*WHAT TO DO*: Extract every line that includes the string "from".

*INFORMATION GIVEN*:
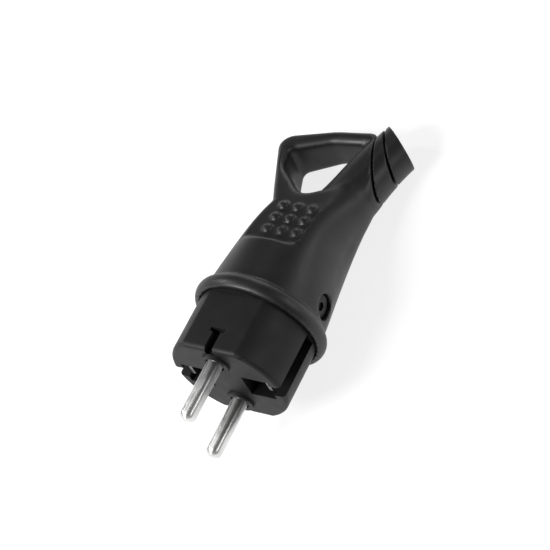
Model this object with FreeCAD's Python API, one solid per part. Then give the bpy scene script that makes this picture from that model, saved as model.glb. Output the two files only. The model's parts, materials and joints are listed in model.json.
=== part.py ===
import FreeCAD, Part
import math
import os

# Rubber power plug with a pull handle, lying on its side.
# It is drawn in the plug's own frame: the face with the pins is at y = 0 and the pins point
# to -Y, x runs to the side of the angled cable outlet, z runs along the line of the two pins.
# Every piece is then laid down together, so that the plug rests on z = 0.

V = FreeCAD.Vector

# Pins and face, millimetres
pin_spacing = 19.0
pin_diameter = 4.8
pin_length = 19.0
pin_tip_flat = 2.2
pin_shank_diameter = 5.4
pin_neck_diameter = 4.3
pin_neck_length = 1.0
pin_collar_diameter = 8.4
pin_collar_height = 0.8
pin_recess_diameter = 5.8
face_rounding = 1.4

# Insert
insert_diameter = 36.2
insert_flats = 32.0
insert_length = 18.6
seat_depth = 2.6
barrel_diameter = 29.0
barrel_flats = 27.6
barrel_length = 13.6
guide_stem_width = 3.8
guide_bar_width = 7.0
guide_bar_length = 1.3
guide_length = 7.4
guide_depth = 1.6

# Earth recesses and bracket
recess_width = 8.4
recess_inner = 6.0
recess_margin = 1.0
recess_depth = 13.0
slot_width = 4.4
leg_width = 3.6
leg_thickness = 1.0
leg_margin = 0.9
flat_margin = 0.2
leg_front = 1.2
bracket_seat = 3.4

# Terminals
head_diameter = 7.0
head_length = 8.4
head_chamber = 7.7
wire_window = 3.4
wire_depth = 6.6
terminal_screw_place = 28.6
terminal_screw_diameter = 2.6
terminal_screw_head = 4.4
terminal_screw_head_height = 1.5
clamp_plate_thickness = 0.7
clamp_plate_length = 4.6
earth_block_length = 7.4
earth_block_size = 6.6
earth_block_x = -3.4
rivet_diameter = 2.2
rivet_head_diameter = 4.0
rivet_head_height = 0.6
rivet_length = 1.8
rivet_cover = 0.4
chamber_width = 7.2
chamber_end = 6.0

# Cap and cable clamp
cap_diameter = 26.4
cap_thickness = 1.6
wire_hole = 4.0
cradle_length = 11.0
cradle_diameter = 20.0
cradle_half_width = 9.0
cradle_depth = 6.4
cradle_gap = 0.7
cable_channel = 8.8
cover_screw_diameter = 2.4
cover_screw_head = 4.2
cover_screw_head_height = 1.4
cover_screw_length = 8.0
cover_screw_x = 8.8
cover_screw_z = 6.6
saddle_thickness = 4.2
saddle_length = 5.0
saddle_place = 4.6
clamp_screw_diameter = 2.2
clamp_screw_head = 3.6
clamp_screw_head_height = 1.4
clamp_screw_z = 6.3
clamp_screw_depth = 5.0

# Flange ring and rubber body
ring_centre = 21.2
ring_radius = 20.5
ring_half_thickness = 3.3
ring_lip = 1.0
collar_radius = 18.3
rear_collar = 33.0
rear_collar_radius = 17.4
waist = 46.0
waist_half_width = 15.6
waist_half_height = 14.7
waist_offset = 0.45
waist_tilt = 2.0
shoulder = 58.0
shoulder_half_width = 12.4
shoulder_half_height = 13.2
shoulder_offset = 2.2
shoulder_tilt = 8.0
flatness = 2.4
throat = 68.0
throat_half_width = 8.2
throat_half_height = 8.1
throat_offset = 9.1

# Cable outlet
outlet_x = 16.2
outlet_y = 88.0
outlet_radius = 7.4
outlet_tilt = 23.0
outlet_face_tilt = 40.0
neck_length = 10.0
neck_radius = 7.7
cable_bore = 8.8
cable_bore_length = 26.0
cable_room = 10.4
clamp_gap = 0.4
screw_gap = 0.1
rear_overrun = 10.0
groove_width = 0.5
groove_depth = 1.0
first_groove_x = 12.4
first_groove_y = 79.2
first_groove_tilt = 69.0
second_groove_x = 14.3
second_groove_y = 83.7
second_groove_tilt = 61.0

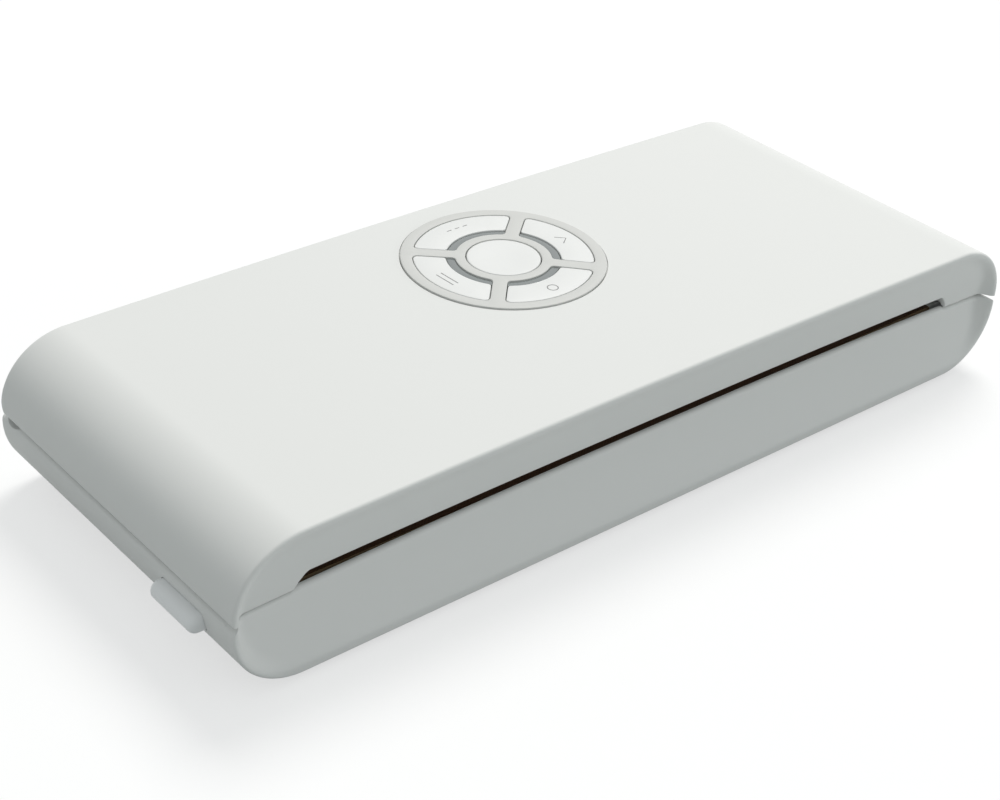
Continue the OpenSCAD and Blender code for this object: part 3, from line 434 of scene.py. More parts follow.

*OUTPUT BELOW*:
Model this object with FreeCAD's Python API, one solid per part. Then give the bpy scene script that makes this picture from that model, saved as model.glb. Output the two files only. The model's parts, materials and joints are listed in model.json.
Continue the OpenSCAD and Blender code for this object: part 3, from line 434 of scene.py. More parts follow.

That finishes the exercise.